━━━━━ SUPPLIED INFORMATION ━━━━━

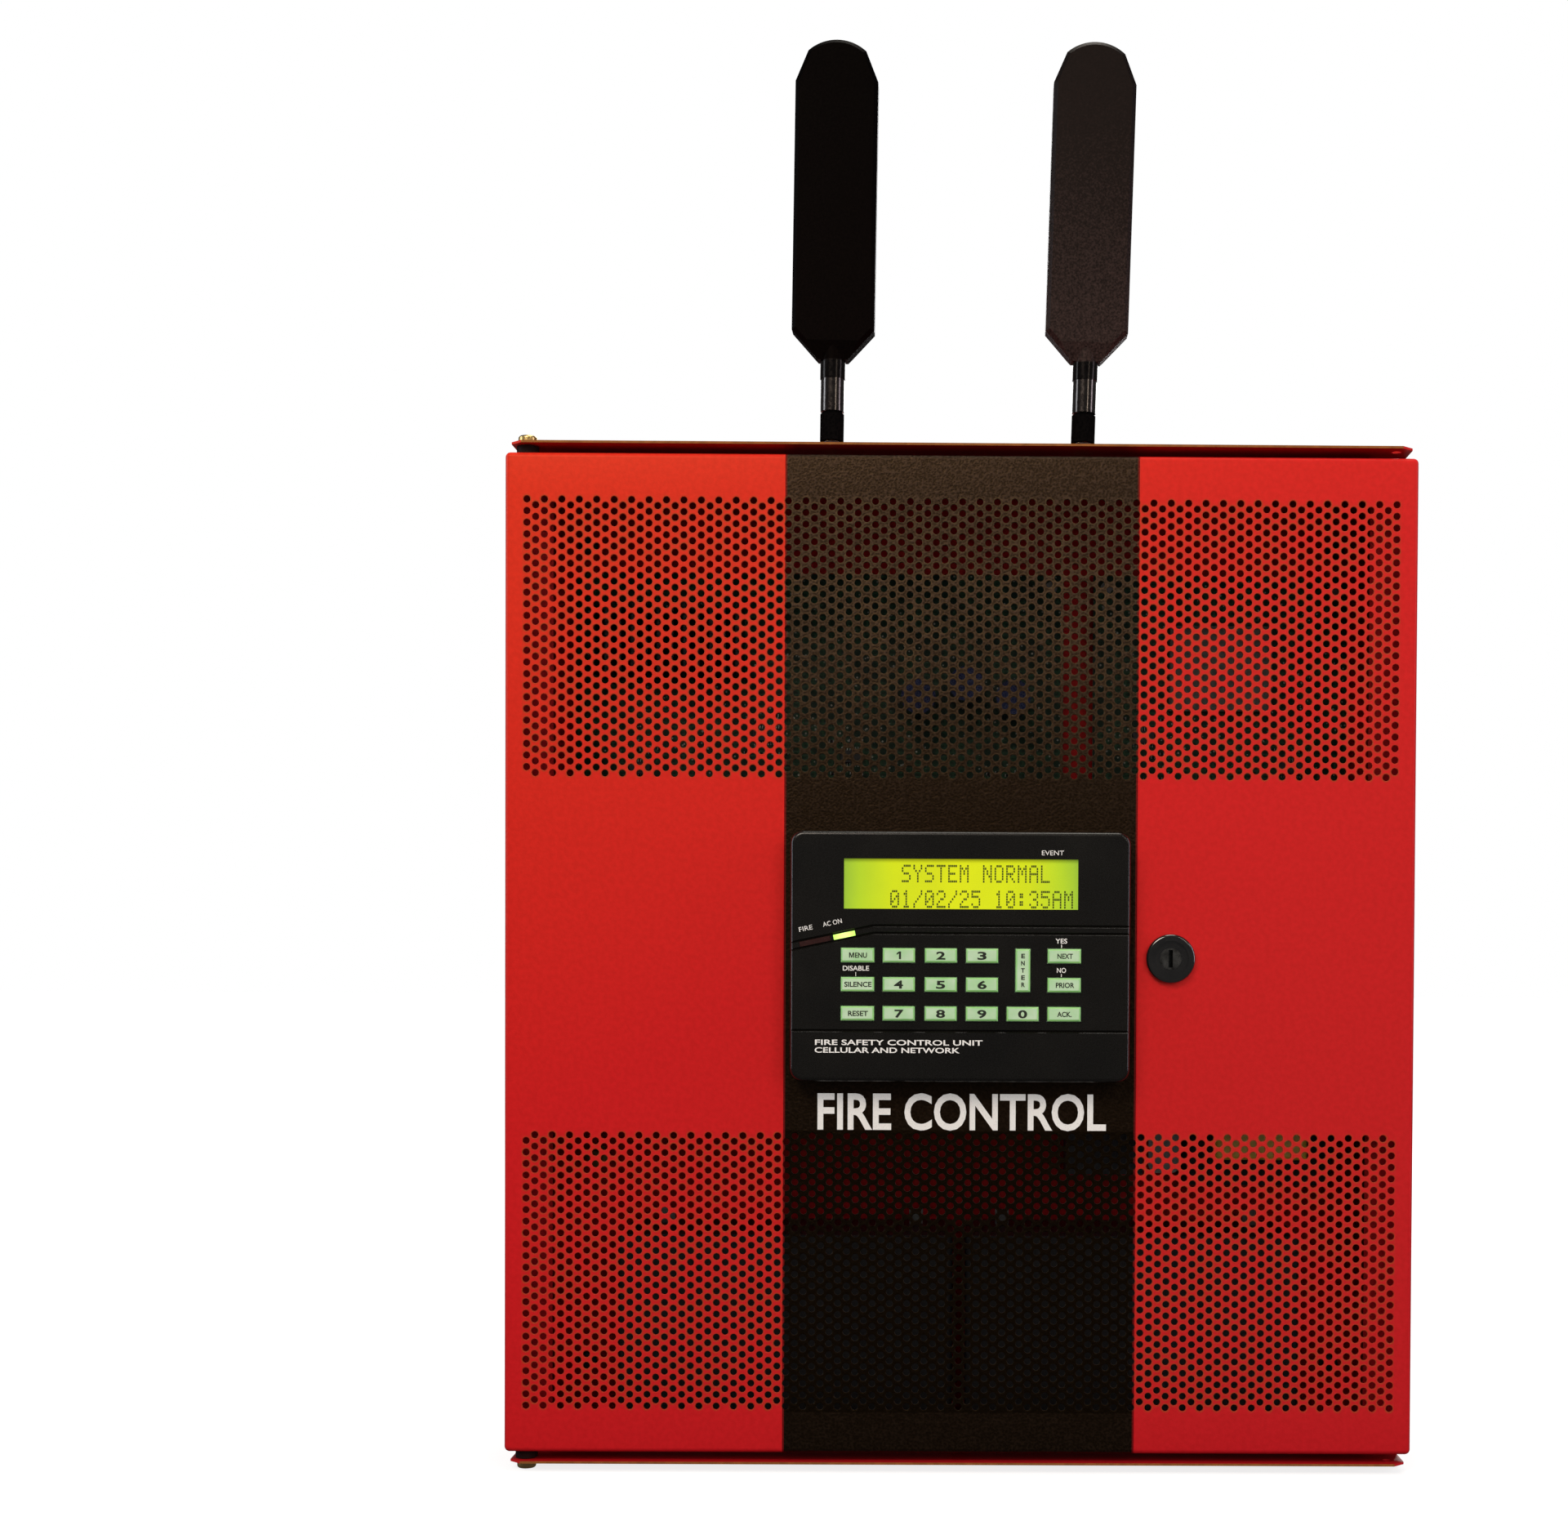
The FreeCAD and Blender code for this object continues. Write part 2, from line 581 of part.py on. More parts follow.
def make_keypad_inside():
    """The window, display, key mat, circuit board, sounder, back plate and screws of the keypad."""
    node("lcd_window", box("window_lens", [WINDOW_LOW[0], f"{KEYPAD_FRONT} + 0.4", WINDOW_LOW[1]],
                           ["window_width", "1.4", "window_height"]))
    board_y = f"{MEMBRANE_Y} + 1.2"
    node("lcd_module", box("display_block", [f"{WINDOW_LOW[0]} - 2", f"{KEYPAD_FRONT} + keypad_wall + 0.2",
                                             f"{WINDOW_LOW[1]} - 3"],
                           ["window_width + 4", f"({board_y}) - ({KEYPAD_FRONT} + keypad_wall + 0.2)",
                            "window_height + 6"]))
    node("key_membrane", box("mat", [-56, MEMBRANE_Y, -33], [112, 1.2, 40]))
    board = box("keypad_board_blank", [-68, board_y, "keypad_centre_z - 50"], [136, "board_thickness", 100])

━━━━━

Nothing should be left out: repeat all of the data exactly.

ANSWER TO THIS EXERCISE:
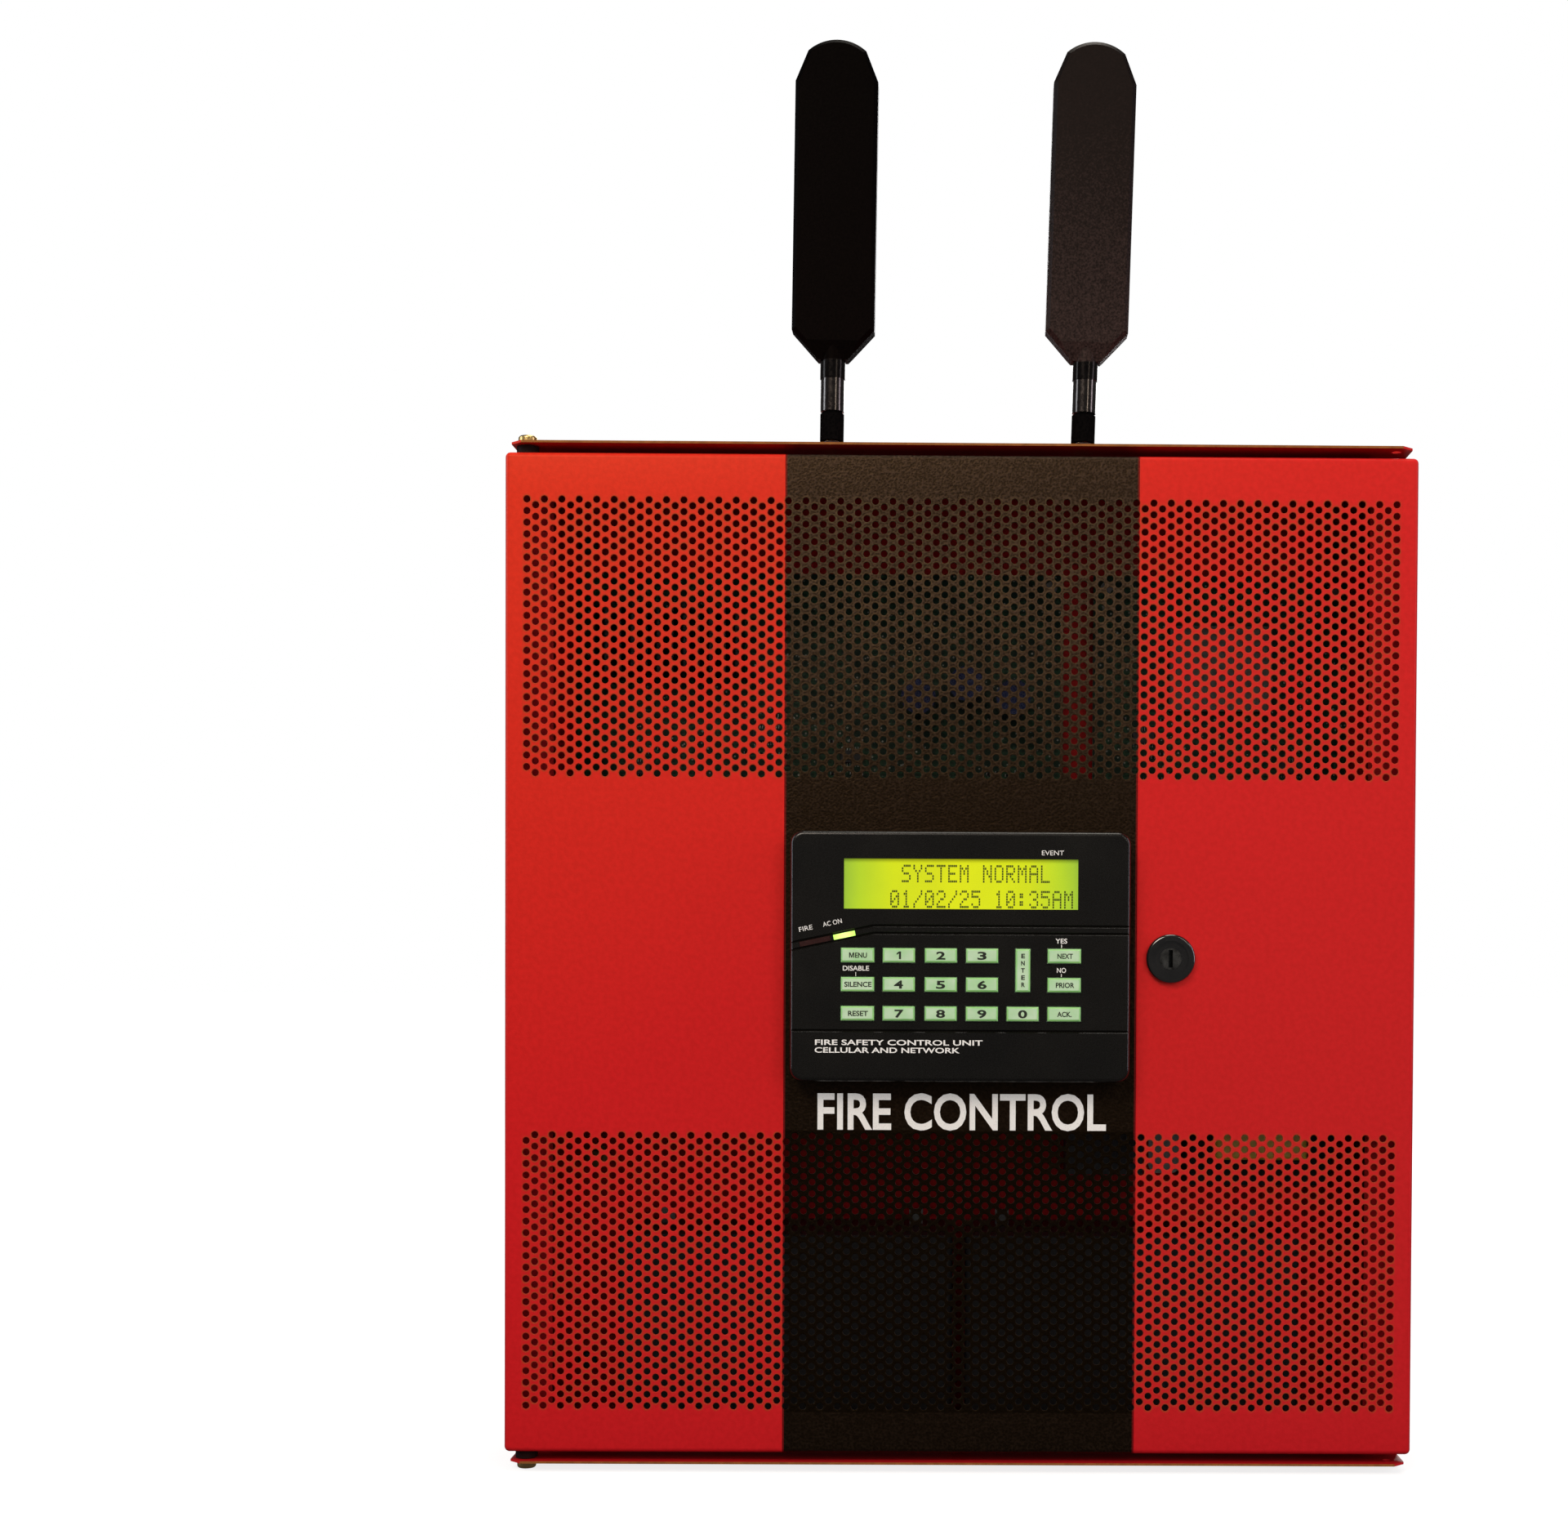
The FreeCAD and Blender code for this object continues. Write part 2, from line 581 of part.py on. More parts follow.
def make_keypad_inside():
    """The window, display, key mat, circuit board, sounder, back plate and screws of the keypad."""
    node("lcd_window", box("window_lens", [WINDOW_LOW[0], f"{KEYPAD_FRONT} + 0.4", WINDOW_LOW[1]],
                           ["window_width", "1.4", "window_height"]))
    board_y = f"{MEMBRANE_Y} + 1.2"
    node("lcd_module", box("display_block", [f"{WINDOW_LOW[0]} - 2", f"{KEYPAD_FRONT} + keypad_wall + 0.2",
                                             f"{WINDOW_LOW[1]} - 3"],
                           ["window_width + 4", f"({board_y}) - ({KEYPAD_FRONT} + keypad_wall + 0.2)",
                            "window_height + 6"]))
    node("key_membrane", box("mat", [-56, MEMBRANE_Y, -33], [112, 1.2, 40]))
    board = box("keypad_board_blank", [-68, board_y, "keypad_centre_z - 50"], [136, "board_thickness", 100])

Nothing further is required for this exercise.